Маяковский был простодушен и доверчив. Еще в двенадцатом году, вскоре после того, как мы присмотрелись друг к другу и Владимир Владимирович убедился, что я влюблен в его стихи, в его голос, повадку, походку, то есть что я ему верный друг,– был такой случай.

Я, тогда еще бедный студент, выиграл на бегах очень много денег, совершенно случайно и неожиданно. Жил я в закоулке на Щипке, куда зайдя, Маяковский сказал, что это про мое тогдашнее жилье сложена поговорка: "Вместе тесно, а врозь скучно". В наших разговорах того времени в проекте имелась у меня бабушка, от которой я мог получить какие-то небольшие тысячи в случае ее кончины. На эти тысячи мы с Владимиром Владимировичем уже заранее проектировали издательство наших стихов. И хотя я вовсе не хотел смерти бабушки, но вероятность этого учитывалась в разговоре о возможности печатания.

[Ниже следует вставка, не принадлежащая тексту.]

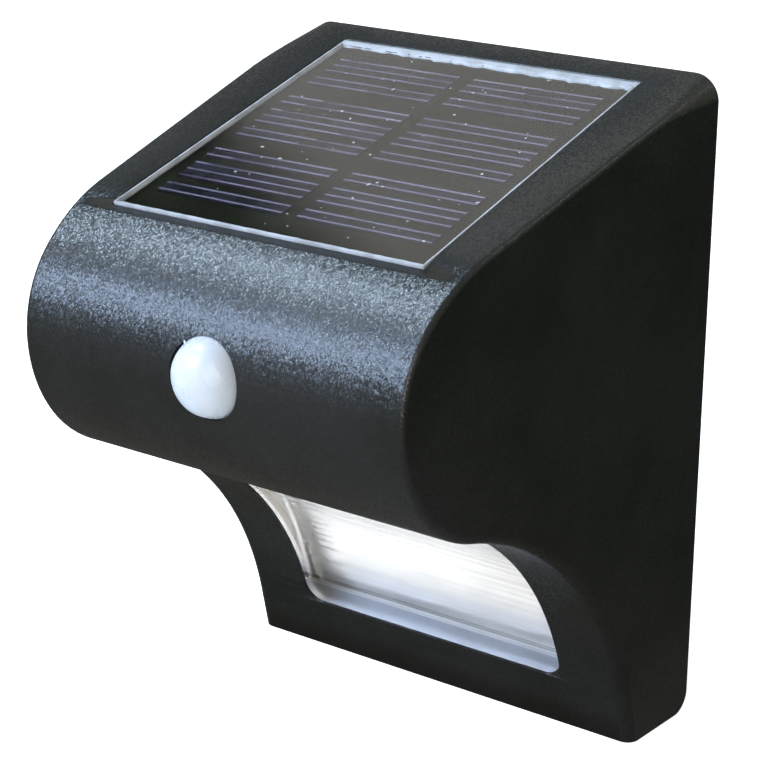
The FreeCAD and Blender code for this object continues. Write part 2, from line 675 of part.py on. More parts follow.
PANEL_WIDTH = "(wall_width - 2 * panel_side)"
PANEL_LENGTH = "(slope_run + panel_over - panel_setback)"
PANEL_FRONT = "(slope_run + panel_over)"
CELL_WIDTH = f"({PANEL_WIDTH} / 2 - cell_split / 2 - cell_side)"
BAND_PITCH = f"({PANEL_LENGTH} / band_count - cell_step)"
PANEL_TOP = "panel_sink"
SHEET_UNDER = f"({PANEL_TOP} + cover_sheet)"
FINGER_UNDER = f"({SHEET_UNDER} + finger_height)"
CELL_UNDER = f"({FINGER_UNDER} + cell_thickness)"
BOARD_UNDER = f"({CELL_UNDER} + board_sheet)"
RECESS = f"({BOARD_UNDER} + pad_thickness)"


def panel_block(name, inset, under, height):
    """Block of the panel's outline, drawn in all round by an inset."""
    return slope_box(name, f"{inset} - {PANEL_WIDTH} / 2", f"{PANEL_FRONT} - {inset}", f"-({under})",
                     f"{PANEL_WIDTH} - 2 * {inset}", f"{PANEL_LENGTH} - 2 * {inset}", height)


def front_housing():
    """Moulded black shell: open at the rear, with seats for panel, lens and window."""
    skin = side_body("skin", "0", "0", "0", "heel_radius")
    rounded = doc.addObject("Part::Fillet", "skin_rounded")
    rounded.Base = skin
    rounded.Edges = side_rounding(skin.Shape)
    hollow = side_body("hollow", "shell_wall", "roof_wall", LEDGE_FRONT, None)
    seat = plate_upright("cover_seat", f"-{COVER_HALF}", COVER_LOW, COVER_HALF, COVER_HIGH,
                         "cover_corner", "-shell_wall", "cover_thickness + shell_wall")
    opening = plate_upright("rear_opening", f"seat_width - {COVER_HALF}", f"{COVER_LOW} + seat_width",
                            f"{COVER_HALF} - seat_width", f"{COVER_HIGH} - seat_width",
                            "cover_corner / 2", "0", f"{LEDGE_FRONT} + ledge_thickness / 4")
    recess = panel_block("panel_recess", "(-panel_gap)", RECESS, f"{RECESS} + roof_wall")
    light_well = panel_block("panel_opening", "ledge_width", "2 * roof_wall", "2 * roof_wall")
    window = sector("window_opening", f"{COVE_RADIUS} - 2 * shell_wall", f"{COVE_RADIUS} + 2 * shell_wall",
                    "window_low", "window_high", WINDOW_WIDTH, "window_corner")
    shell = cut("shell", rounded, [hollow, seat, opening, recess, light_well, window])

    posts = [rod(f"post_{number}", "-Y", x, "-cover_thickness", z, "post_radius", "post_length")
             for number, (x, z) in enumerate(POSTS)]
    posts += [rod(f"reflector_post_{number}", "-Y", x, "-reflector_post_depth", REFLECTOR_POST_HEIGHT,
                  "reflector_post_radius", "body_height / 2")
              for number, x in enumerate(REFLECTOR_POSTS)]
    posts += [rod(f"sensor_post_{number}", "-Y", x, f"-{FLANGE_REAR}", SENSOR_HEIGHT,
                  "sensor_post_radius", "shell_wall * 4")
              for number, x in enumerate(SENSOR_POSTS)]
    posts.append(rod("sensor_boss", "-Y", "0", f"-{BOSS_REAR}", SENSOR_HEIGHT,
                     "sensor_boss", "shell_wall * 4"))
    trim = side_body("post_trim", "(shell_wall / 2)", "(shell_wall / 2)", "cover_thickness", None)
    inside = doc.addObject("Part::Common", "posts_inside")
    inside.Base = fuse("posts", posts)
    inside.Tool = trim
    solid = fuse("shell_with_posts", [shell, inside])

    holes = [rod(f"post_hole_{number}", "-Y", x, "0", z, "screw_radius", "screw_length + hole_spare")
             for number, (x, z) in enumerate(POSTS)]
    holes += [rod(f"reflector_hole_{number}", "-Y", x, "-reflector_post_depth", REFLECTOR_POST_HEIGHT,
                  "small_screw_radius", "small_screw_length")
              for number, x in enumerate(REFLECTOR_POSTS)]
    holes += [rod(f"sensor_hole_{number}", "-Y", x, "0", SENSOR_HEIGHT, "small_screw_radius",
                  f"{SENSOR_BOARD_FRONT} - board_thickness + sensor_screw_length")
              for number, x in enumerate(SENSOR_POSTS)]
    holes.append(rod("lens_hole", "-Y", "0", f"-{BOSS_REAR} / 2", SENSOR_HEIGHT,
                     "sensor_radius + window_gap", BOSS_REAR))
    groove = seal_ring("seal_groove", "0", f"cover_thickness + {SEAL_DEPTH}")
    return node(cut("housing", solid, holes + [groove]), "front_housing")


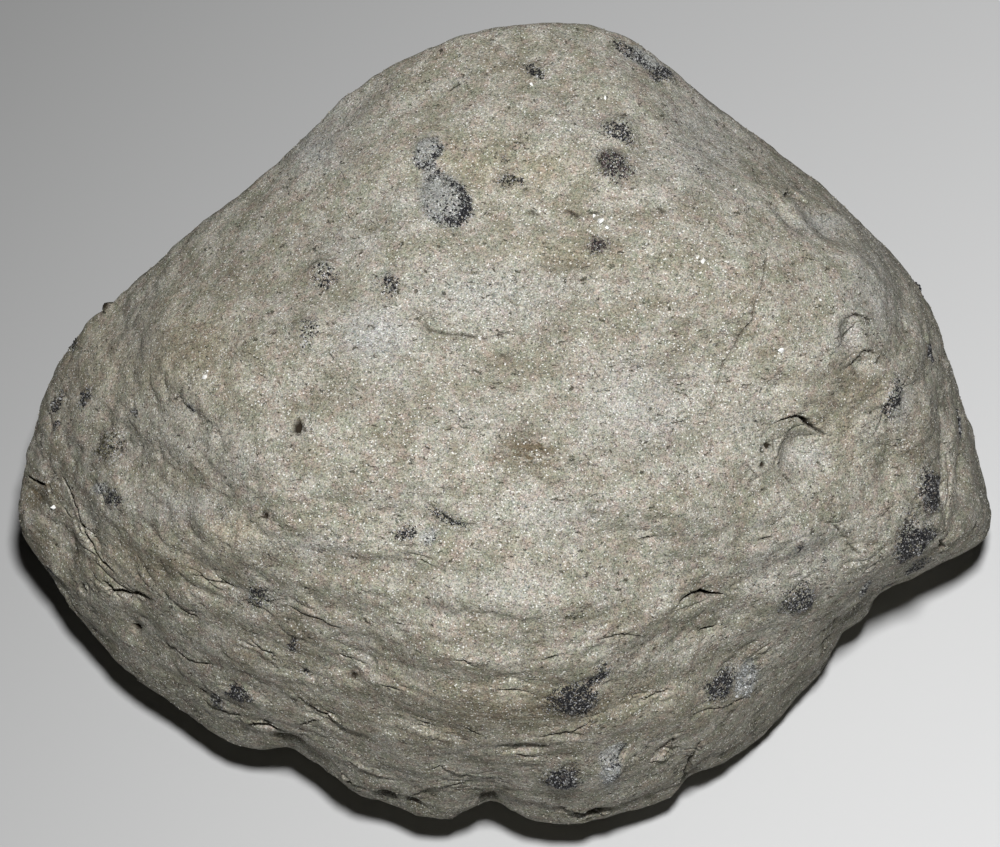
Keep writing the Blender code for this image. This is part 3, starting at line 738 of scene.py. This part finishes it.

Вот когда я выиграл больше двух тысяч (поставив у букмекера сначала рубль, потом трешку, потом пятерку и все, по дурацкой удаче,– в многократном умножении), я и решил поразить Маяковского. Я переехал из затхлого угла в большой номер "Софийского подворья", накупил у Альшванга белья, сшил два костюма на Кузнецком мосту, запасшись многими предметами туалета по рецепту из "Евгения Онегина" – "прямые ножницы, кривые и щетки тридцати родов", несколько флаконов духов и одеколона лучших сортов. Кроме всей этой студенческой роскоши, были выставлены на виду несколько бутылок вина, фрукты, цветы,– словом, точь–в-точь удешевленное издание обстановки Дориана Грея 12. Теперь осталось только отыскать Маяковского.

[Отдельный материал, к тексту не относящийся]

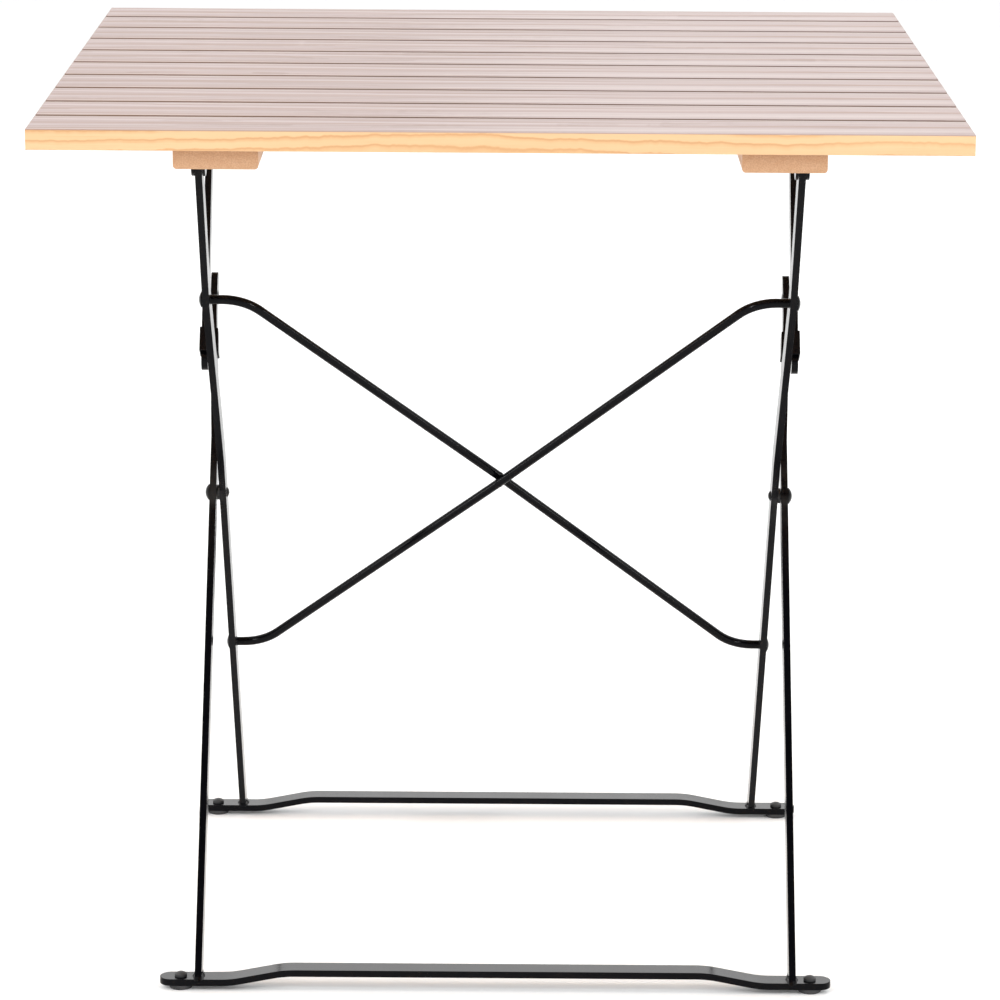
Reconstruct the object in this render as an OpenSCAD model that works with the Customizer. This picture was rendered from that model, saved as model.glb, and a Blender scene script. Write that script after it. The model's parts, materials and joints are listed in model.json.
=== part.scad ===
// Folding picnic table: a square slatted top on two battens, carried by two crossed frames of flat steel bar.
// X runs along the slats, Y from the front edge to the rear edge, Z up. The origin is on the ground under the
// middle of the top. "Left" is -X. The rear frame stands on the rear foot bar and is hinged under the front of
// the top; the front frame stands on the front foot bar and carries the rear of the top through two struts.

/* [Tabletop] */
// Length of the slats, which is the width of the top
top_w = 750; // [700:1:800]
// Depth of the top, across the slats
top_d = 750; // [720:1:800]
// Height of the top face above the ground
table_h = 766; // [755:0.5:780]
// Number of slats
slat_count = 10; // [10]
// Gap between two slats
slat_gap = 4; // [2:0.5:5]
// How much narrower the rearmost slat is than the others
rear_slat_trim = 9; // [0:0.5:12]
// Thickness of a slat
slat_t = 16.5; // [15:0.5:18]
// Radius of the slats' long edges
slat_edge_r = 1.2; // [0.8:0.1:2]

/* [Battens] */
// Width of a batten
batten_w = 68; // [60:1:72]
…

Надо еще прибавить, что вход в мой номер предварялся такой передней, которая вела и в противоположный номер, где поселилась какая-то дива, не очень красивая лицом, но с безукоризненной фигурой. Был август месяц, жара стояла беспрерывная, и соседка моя часто, не закрыв плотно дверей, имела привычку гулять по своему номеру совершенно в Евином наряде. Все это я рассказываю для того, чтобы представить читателю Маяковского, входящего в мой номер, мельком увидевшего рядом в комнате голый женский силуэт и затем непосредственно озирающего свалившиеся откуда-то блага. Маяковский оглядел все, оценил метаморфозу в моем положении и обратился ко мне с любопытным вопросом: "Бабушка умерла?"